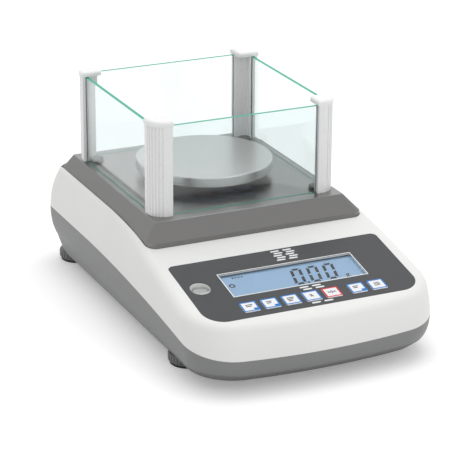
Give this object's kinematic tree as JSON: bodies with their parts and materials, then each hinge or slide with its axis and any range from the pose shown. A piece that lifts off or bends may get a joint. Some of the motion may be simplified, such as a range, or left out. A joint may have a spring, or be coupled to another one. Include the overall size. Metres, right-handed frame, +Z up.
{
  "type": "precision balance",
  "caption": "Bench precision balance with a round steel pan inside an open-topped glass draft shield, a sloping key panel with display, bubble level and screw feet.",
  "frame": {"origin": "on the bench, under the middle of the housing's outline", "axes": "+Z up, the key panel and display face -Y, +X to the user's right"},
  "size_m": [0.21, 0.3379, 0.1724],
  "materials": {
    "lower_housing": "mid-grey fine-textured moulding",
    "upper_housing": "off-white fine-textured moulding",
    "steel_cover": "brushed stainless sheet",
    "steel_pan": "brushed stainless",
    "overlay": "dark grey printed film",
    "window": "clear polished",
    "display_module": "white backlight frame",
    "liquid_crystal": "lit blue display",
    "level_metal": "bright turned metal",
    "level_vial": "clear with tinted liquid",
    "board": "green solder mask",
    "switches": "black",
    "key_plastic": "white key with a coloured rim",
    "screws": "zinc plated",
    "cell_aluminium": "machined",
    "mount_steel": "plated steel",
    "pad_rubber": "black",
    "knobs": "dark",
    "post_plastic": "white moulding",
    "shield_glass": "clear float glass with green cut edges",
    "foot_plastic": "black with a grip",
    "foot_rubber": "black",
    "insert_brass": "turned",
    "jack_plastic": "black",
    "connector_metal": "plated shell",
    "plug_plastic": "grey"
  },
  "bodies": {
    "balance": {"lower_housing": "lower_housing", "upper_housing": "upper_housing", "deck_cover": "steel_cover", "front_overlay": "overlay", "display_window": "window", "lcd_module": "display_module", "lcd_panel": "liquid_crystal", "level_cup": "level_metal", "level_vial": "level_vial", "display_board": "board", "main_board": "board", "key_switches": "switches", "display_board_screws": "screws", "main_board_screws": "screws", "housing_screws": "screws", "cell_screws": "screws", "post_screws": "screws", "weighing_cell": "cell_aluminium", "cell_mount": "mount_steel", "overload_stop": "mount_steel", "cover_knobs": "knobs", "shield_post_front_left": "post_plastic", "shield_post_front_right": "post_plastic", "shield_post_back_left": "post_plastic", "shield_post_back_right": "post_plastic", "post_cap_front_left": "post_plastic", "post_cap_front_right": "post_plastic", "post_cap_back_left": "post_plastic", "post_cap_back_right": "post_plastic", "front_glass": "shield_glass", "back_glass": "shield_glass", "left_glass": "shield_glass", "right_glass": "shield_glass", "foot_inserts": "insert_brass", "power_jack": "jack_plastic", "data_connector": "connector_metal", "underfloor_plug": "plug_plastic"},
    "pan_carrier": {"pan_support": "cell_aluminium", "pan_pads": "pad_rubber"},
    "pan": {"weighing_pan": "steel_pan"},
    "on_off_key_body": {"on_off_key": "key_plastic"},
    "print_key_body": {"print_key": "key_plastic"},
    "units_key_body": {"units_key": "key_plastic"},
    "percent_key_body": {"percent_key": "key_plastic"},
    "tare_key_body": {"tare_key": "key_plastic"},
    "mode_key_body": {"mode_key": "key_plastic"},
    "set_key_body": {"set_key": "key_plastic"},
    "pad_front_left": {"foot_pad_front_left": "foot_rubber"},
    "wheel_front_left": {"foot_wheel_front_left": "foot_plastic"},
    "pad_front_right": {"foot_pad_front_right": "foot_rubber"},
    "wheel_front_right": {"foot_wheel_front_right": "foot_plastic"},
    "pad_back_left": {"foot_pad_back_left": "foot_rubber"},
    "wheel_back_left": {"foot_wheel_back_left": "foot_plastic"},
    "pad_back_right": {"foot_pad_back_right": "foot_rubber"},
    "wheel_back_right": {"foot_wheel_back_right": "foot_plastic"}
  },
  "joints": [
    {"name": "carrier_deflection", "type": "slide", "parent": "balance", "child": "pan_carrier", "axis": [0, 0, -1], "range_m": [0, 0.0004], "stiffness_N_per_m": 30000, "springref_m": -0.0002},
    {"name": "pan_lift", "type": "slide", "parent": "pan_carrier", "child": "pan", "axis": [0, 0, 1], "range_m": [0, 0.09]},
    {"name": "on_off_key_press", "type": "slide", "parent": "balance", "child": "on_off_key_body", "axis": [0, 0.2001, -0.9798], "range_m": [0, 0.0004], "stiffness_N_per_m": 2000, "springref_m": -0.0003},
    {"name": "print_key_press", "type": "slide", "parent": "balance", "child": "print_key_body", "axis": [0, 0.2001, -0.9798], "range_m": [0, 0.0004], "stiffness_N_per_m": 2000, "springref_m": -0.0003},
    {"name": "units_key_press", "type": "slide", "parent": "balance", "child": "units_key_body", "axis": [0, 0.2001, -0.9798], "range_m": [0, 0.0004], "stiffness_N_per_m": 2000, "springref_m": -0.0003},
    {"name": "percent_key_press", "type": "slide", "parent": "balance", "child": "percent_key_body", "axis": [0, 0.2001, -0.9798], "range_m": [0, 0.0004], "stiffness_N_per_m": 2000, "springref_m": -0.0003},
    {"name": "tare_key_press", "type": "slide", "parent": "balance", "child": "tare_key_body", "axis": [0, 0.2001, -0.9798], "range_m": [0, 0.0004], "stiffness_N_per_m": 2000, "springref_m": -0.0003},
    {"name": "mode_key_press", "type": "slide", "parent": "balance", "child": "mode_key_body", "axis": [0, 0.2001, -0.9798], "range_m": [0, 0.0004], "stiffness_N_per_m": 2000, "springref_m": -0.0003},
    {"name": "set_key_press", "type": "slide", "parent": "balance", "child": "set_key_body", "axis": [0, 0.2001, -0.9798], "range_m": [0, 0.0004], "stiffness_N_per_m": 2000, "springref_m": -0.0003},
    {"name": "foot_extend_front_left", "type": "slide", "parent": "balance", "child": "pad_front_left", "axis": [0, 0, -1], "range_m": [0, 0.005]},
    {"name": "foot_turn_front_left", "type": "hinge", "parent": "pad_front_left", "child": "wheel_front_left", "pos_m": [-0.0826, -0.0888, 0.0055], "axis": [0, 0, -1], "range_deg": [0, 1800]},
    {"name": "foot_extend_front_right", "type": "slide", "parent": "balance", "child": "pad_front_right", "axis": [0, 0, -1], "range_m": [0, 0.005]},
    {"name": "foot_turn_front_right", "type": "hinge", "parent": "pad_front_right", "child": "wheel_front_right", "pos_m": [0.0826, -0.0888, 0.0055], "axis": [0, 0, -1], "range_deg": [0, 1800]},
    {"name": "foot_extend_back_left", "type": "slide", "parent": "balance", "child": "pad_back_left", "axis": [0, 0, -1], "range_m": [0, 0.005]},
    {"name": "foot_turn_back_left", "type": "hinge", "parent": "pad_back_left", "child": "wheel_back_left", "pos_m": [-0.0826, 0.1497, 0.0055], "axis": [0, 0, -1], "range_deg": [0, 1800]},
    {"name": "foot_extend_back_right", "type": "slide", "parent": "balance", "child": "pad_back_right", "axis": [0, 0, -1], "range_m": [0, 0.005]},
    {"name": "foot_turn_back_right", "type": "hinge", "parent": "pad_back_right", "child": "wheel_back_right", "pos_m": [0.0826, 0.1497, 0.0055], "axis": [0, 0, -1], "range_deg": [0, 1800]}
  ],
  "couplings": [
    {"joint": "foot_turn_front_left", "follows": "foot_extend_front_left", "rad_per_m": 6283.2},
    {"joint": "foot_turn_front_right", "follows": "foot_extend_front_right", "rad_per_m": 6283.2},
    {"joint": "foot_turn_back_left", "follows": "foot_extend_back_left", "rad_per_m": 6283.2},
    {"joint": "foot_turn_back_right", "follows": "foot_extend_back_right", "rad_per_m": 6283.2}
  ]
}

-------------------------

■ Directive ■
Quote the listing in full, please, keeping every line exact.

■ Reply ■
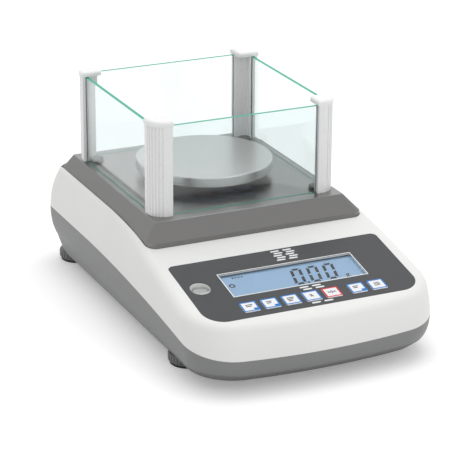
Give this object's kinematic tree as JSON: bodies with their parts and materials, then each hinge or slide with its axis and any range from the pose shown. A piece that lifts off or bends may get a joint. Some of the motion may be simplified, such as a range, or left out. A joint may have a spring, or be coupled to another one. Include the overall size. Metres, right-handed frame, +Z up.
{
  "type": "precision balance",
  "caption": "Bench precision balance with a round steel pan inside an open-topped glass draft shield, a sloping key panel with display, bubble level and screw feet.",
  "frame": {"origin": "on the bench, under the middle of the housing's outline", "axes": "+Z up, the key panel and display face -Y, +X to the user's right"},
  "size_m": [0.21, 0.3379, 0.1724],
  "materials": {
    "lower_housing": "mid-grey fine-textured moulding",
    "upper_housing": "off-white fine-textured moulding",
    "steel_cover": "brushed stainless sheet",
    "steel_pan": "brushed stainless",
    "overlay": "dark grey printed film",
    "window": "clear polished",
    "display_module": "white backlight frame",
    "liquid_crystal": "lit blue display",
    "level_metal": "bright turned metal",
    "level_vial": "clear with tinted liquid",
    "board": "green solder mask",
    "switches": "black",
    "key_plastic": "white key with a coloured rim",
    "screws": "zinc plated",
    "cell_aluminium": "machined",
    "mount_steel": "plated steel",
    "pad_rubber": "black",
    "knobs": "dark",
    "post_plastic": "white moulding",
    "shield_glass": "clear float glass with green cut edges",
    "foot_plastic": "black with a grip",
    "foot_rubber": "black",
    "insert_brass": "turned",
    "jack_plastic": "black",
    "connector_metal": "plated shell",
    "plug_plastic": "grey"
  },
  "bodies": {
    "balance": {"lower_housing": "lower_housing", "upper_housing": "upper_housing", "deck_cover": "steel_cover", "front_overlay": "overlay", "display_window": "window", "lcd_module": "display_module", "lcd_panel": "liquid_crystal", "level_cup": "level_metal", "level_vial": "level_vial", "display_board": "board", "main_board": "board", "key_switches": "switches", "display_board_screws": "screws", "main_board_screws": "screws", "housing_screws": "screws", "cell_screws": "screws", "post_screws": "screws", "weighing_cell": "cell_aluminium", "cell_mount": "mount_steel", "overload_stop": "mount_steel", "cover_knobs": "knobs", "shield_post_front_left": "post_plastic", "shield_post_front_right": "post_plastic", "shield_post_back_left": "post_plastic", "shield_post_back_right": "post_plastic", "post_cap_front_left": "post_plastic", "post_cap_front_right": "post_plastic", "post_cap_back_left": "post_plastic", "post_cap_back_right": "post_plastic", "front_glass": "shield_glass", "back_glass": "shield_glass", "left_glass": "shield_glass", "right_glass": "shield_glass", "foot_inserts": "insert_brass", "power_jack": "jack_plastic", "data_connector": "connector_metal", "underfloor_plug": "plug_plastic"},
    "pan_carrier": {"pan_support": "cell_aluminium", "pan_pads": "pad_rubber"},
    "pan": {"weighing_pan": "steel_pan"},
    "on_off_key_body": {"on_off_key": "key_plastic"},
    "print_key_body": {"print_key": "key_plastic"},
    "units_key_body": {"units_key": "key_plastic"},
    "percent_key_body": {"percent_key": "key_plastic"},
    "tare_key_body": {"tare_key": "key_plastic"},
    "mode_key_body": {"mode_key": "key_plastic"},
    "set_key_body": {"set_key": "key_plastic"},
    "pad_front_left": {"foot_pad_front_left": "foot_rubber"},
    "wheel_front_left": {"foot_wheel_front_left": "foot_plastic"},
    "pad_front_right": {"foot_pad_front_right": "foot_rubber"},
    "wheel_front_right": {"foot_wheel_front_right": "foot_plastic"},
    "pad_back_left": {"foot_pad_back_left": "foot_rubber"},
    "wheel_back_left": {"foot_wheel_back_left": "foot_plastic"},
    "pad_back_right": {"foot_pad_back_right": "foot_rubber"},
    "wheel_back_right": {"foot_wheel_back_right": "foot_plastic"}
  },
  "joints": [
    {"name": "carrier_deflection", "type": "slide", "parent": "balance", "child": "pan_carrier", "axis": [0, 0, -1], "range_m": [0, 0.0004], "stiffness_N_per_m": 30000, "springref_m": -0.0002},
    {"name": "pan_lift", "type": "slide", "parent": "pan_carrier", "child": "pan", "axis": [0, 0, 1], "range_m": [0, 0.09]},
    {"name": "on_off_key_press", "type": "slide", "parent": "balance", "child": "on_off_key_body", "axis": [0, 0.2001, -0.9798], "range_m": [0, 0.0004], "stiffness_N_per_m": 2000, "springref_m": -0.0003},
    {"name": "print_key_press", "type": "slide", "parent": "balance", "child": "print_key_body", "axis": [0, 0.2001, -0.9798], "range_m": [0, 0.0004], "stiffness_N_per_m": 2000, "springref_m": -0.0003},
    {"name": "units_key_press", "type": "slide", "parent": "balance", "child": "units_key_body", "axis": [0, 0.2001, -0.9798], "range_m": [0, 0.0004], "stiffness_N_per_m": 2000, "springref_m": -0.0003},
    {"name": "percent_key_press", "type": "slide", "parent": "balance", "child": "percent_key_body", "axis": [0, 0.2001, -0.9798], "range_m": [0, 0.0004], "stiffness_N_per_m": 2000, "springref_m": -0.0003},
    {"name": "tare_key_press", "type": "slide", "parent": "balance", "child": "tare_key_body", "axis": [0, 0.2001, -0.9798], "range_m": [0, 0.0004], "stiffness_N_per_m": 2000, "springref_m": -0.0003},
    {"name": "mode_key_press", "type": "slide", "parent": "balance", "child": "mode_key_body", "axis": [0, 0.2001, -0.9798], "range_m": [0, 0.0004], "stiffness_N_per_m": 2000, "springref_m": -0.0003},
    {"name": "set_key_press", "type": "slide", "parent": "balance", "child": "set_key_body", "axis": [0, 0.2001, -0.9798], "range_m": [0, 0.0004], "stiffness_N_per_m": 2000, "springref_m": -0.0003},
    {"name": "foot_extend_front_left", "type": "slide", "parent": "balance", "child": "pad_front_left", "axis": [0, 0, -1], "range_m": [0, 0.005]},
    {"name": "foot_turn_front_left", "type": "hinge", "parent": "pad_front_left", "child": "wheel_front_left", "pos_m": [-0.0826, -0.0888, 0.0055], "axis": [0, 0, -1], "range_deg": [0, 1800]},
    {"name": "foot_extend_front_right", "type": "slide", "parent": "balance", "child": "pad_front_right", "axis": [0, 0, -1], "range_m": [0, 0.005]},
    {"name": "foot_turn_front_right", "type": "hinge", "parent": "pad_front_right", "child": "wheel_front_right", "pos_m": [0.0826, -0.0888, 0.0055], "axis": [0, 0, -1], "range_deg": [0, 1800]},
    {"name": "foot_extend_back_left", "type": "slide", "parent": "balance", "child": "pad_back_left", "axis": [0, 0, -1], "range_m": [0, 0.005]},
    {"name": "foot_turn_back_left", "type": "hinge", "parent": "pad_back_left", "child": "wheel_back_left", "pos_m": [-0.0826, 0.1497, 0.0055], "axis": [0, 0, -1], "range_deg": [0, 1800]},
    {"name": "foot_extend_back_right", "type": "slide", "parent": "balance", "child": "pad_back_right", "axis": [0, 0, -1], "range_m": [0, 0.005]},
    {"name": "foot_turn_back_right", "type": "hinge", "parent": "pad_back_right", "child": "wheel_back_right", "pos_m": [0.0826, 0.1497, 0.0055], "axis": [0, 0, -1], "range_deg": [0, 1800]}
  ],
  "couplings": [
    {"joint": "foot_turn_front_left", "follows": "foot_extend_front_left", "rad_per_m": 6283.2},
    {"joint": "foot_turn_front_right", "follows": "foot_extend_front_right", "rad_per_m": 6283.2},
    {"joint": "foot_turn_back_left", "follows": "foot_extend_back_left", "rad_per_m": 6283.2},
    {"joint": "foot_turn_back_right", "follows": "foot_extend_back_right", "rad_per_m": 6283.2}
  ]
}